All of these telescopes, however, lack the ability to detect blue and UV wavelengths — Euclid is also too shallow to capture the specific shapes of different galaxies, and WFIRST is limited to infrared. Using a superpressure balloon-borne telescope can fill these gaps.

SuperBIT can detect blue and UV light in part because of its narrow aperture. Its opening is made as small as possible without distorting the image — any smaller and light diffracting through the aperture would reduce the image’s sharpness. This process is known as diffraction-limited imaging.

Dr. Javier Romualdez, a postdoctoral researcher at Princeton University working on SuperBIT who also previously worked on the telescope at U of T, spoke to The Varsity about the advantages of SuperBIT. He explained how diffraction-limited imaging was managed by ensuring that the telescope’s optics achieve and maintain stability.

“[With this stability], we are not limited by… optical misalignment or imperfections in the mirror. We are actually limited by the physical size of the telescope, which is where you want to be.”

What are SuperBIT’s current challenges?

A major limitation of SuperBIT is its lower resolution compared to that of the Hubble. “The resolution is a statement about how fine a detail you can get within a single picture. Because Hubble has a lot larger mirror, and is a lot more sensitive, you can actually have a lot higher spatial resolution,” said Romualdez.

Astronomers can get around this issue by taking the same image repeatedly to get a wider field with comparable resolution. 

Another constraint is SuperBIT’s maintenance requirements. Its gondola, for instance, needs to be able to self-regulate power, charge batteries, calibrate optics, and prevent damage to the optical components.

The project also needs an effective method to send compressed data down to waiting researchers on the ground.

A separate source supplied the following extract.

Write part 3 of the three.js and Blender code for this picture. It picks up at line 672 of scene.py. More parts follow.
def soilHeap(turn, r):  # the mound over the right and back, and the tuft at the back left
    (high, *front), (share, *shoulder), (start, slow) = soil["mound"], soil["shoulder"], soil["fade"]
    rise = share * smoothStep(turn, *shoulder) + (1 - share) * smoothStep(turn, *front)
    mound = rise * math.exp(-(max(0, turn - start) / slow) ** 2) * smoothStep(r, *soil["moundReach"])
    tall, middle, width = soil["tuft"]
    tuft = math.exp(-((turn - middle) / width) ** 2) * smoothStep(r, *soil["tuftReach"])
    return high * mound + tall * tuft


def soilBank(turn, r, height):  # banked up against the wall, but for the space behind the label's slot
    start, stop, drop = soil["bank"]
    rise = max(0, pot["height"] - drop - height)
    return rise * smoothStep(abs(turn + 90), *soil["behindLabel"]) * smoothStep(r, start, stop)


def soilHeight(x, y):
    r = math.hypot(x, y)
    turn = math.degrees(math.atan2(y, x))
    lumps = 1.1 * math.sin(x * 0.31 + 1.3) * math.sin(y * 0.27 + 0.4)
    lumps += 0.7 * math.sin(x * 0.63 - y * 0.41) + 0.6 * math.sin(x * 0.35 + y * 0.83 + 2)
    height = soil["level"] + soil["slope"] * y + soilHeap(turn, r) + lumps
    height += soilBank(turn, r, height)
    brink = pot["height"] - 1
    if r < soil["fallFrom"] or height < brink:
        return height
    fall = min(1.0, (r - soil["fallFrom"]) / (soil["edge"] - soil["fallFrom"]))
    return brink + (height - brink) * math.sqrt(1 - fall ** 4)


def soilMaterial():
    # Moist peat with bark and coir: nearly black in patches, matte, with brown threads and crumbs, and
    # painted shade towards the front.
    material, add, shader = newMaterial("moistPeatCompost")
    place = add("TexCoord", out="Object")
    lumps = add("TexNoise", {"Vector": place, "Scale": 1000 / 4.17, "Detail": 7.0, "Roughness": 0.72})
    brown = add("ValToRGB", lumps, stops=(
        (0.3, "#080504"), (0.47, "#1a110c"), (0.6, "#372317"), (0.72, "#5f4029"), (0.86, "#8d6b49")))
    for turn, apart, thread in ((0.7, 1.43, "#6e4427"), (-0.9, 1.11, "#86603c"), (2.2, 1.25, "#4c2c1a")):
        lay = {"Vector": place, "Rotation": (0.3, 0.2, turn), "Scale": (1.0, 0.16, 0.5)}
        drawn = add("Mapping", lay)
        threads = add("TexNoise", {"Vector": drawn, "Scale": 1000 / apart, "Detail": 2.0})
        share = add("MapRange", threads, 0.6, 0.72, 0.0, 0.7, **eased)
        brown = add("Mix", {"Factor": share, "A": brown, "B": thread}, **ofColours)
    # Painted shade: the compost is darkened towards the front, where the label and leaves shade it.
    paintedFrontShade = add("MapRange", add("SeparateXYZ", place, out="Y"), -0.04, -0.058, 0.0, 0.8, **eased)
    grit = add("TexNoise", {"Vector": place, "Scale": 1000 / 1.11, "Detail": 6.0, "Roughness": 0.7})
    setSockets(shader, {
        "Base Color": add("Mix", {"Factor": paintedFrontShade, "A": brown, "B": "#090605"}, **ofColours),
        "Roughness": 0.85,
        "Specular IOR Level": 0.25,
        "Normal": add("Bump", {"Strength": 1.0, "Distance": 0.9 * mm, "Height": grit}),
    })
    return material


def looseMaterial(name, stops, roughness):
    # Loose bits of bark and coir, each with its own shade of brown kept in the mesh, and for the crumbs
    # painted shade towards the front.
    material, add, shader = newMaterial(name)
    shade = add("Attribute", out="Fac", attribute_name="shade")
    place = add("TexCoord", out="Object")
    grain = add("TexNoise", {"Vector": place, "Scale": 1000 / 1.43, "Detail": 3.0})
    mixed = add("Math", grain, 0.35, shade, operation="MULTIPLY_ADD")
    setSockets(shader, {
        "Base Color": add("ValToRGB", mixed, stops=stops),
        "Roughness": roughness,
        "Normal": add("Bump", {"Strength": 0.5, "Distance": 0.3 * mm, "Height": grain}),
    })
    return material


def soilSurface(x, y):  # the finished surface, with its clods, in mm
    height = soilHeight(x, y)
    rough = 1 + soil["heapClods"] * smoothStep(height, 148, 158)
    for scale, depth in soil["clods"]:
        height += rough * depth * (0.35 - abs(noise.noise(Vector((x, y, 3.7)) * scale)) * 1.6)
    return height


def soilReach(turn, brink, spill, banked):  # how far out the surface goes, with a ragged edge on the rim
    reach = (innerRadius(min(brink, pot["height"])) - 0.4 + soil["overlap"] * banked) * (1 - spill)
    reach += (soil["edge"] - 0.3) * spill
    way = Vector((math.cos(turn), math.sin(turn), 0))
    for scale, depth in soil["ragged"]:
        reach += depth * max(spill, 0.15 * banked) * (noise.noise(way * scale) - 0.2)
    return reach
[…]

Researchers also need to create a backup system to recover full data payload in the event it becomes irrecoverable. 

Next steps with the SuperBIT during the COVID-19 pandemic

SuperBIT is scheduled for a three-month super-pressure balloon flight from Wanaka, New Zealand in 2021. Due to the COVID-19 pandemic, the Italian collaborators on the SuperBIT have had more time to work on the telescope.

“They have actually moved their estimates for the telescope forward rather than backward,” said Romualdez. The longest flight they have done with a super-pressure balloon was 54 days back in 2009.

Hopefully, SuperBIT can be used to further understand the increase in mass and number of cosmic structures, which in turn sheds some light on open questions, such as the nature of dark energy.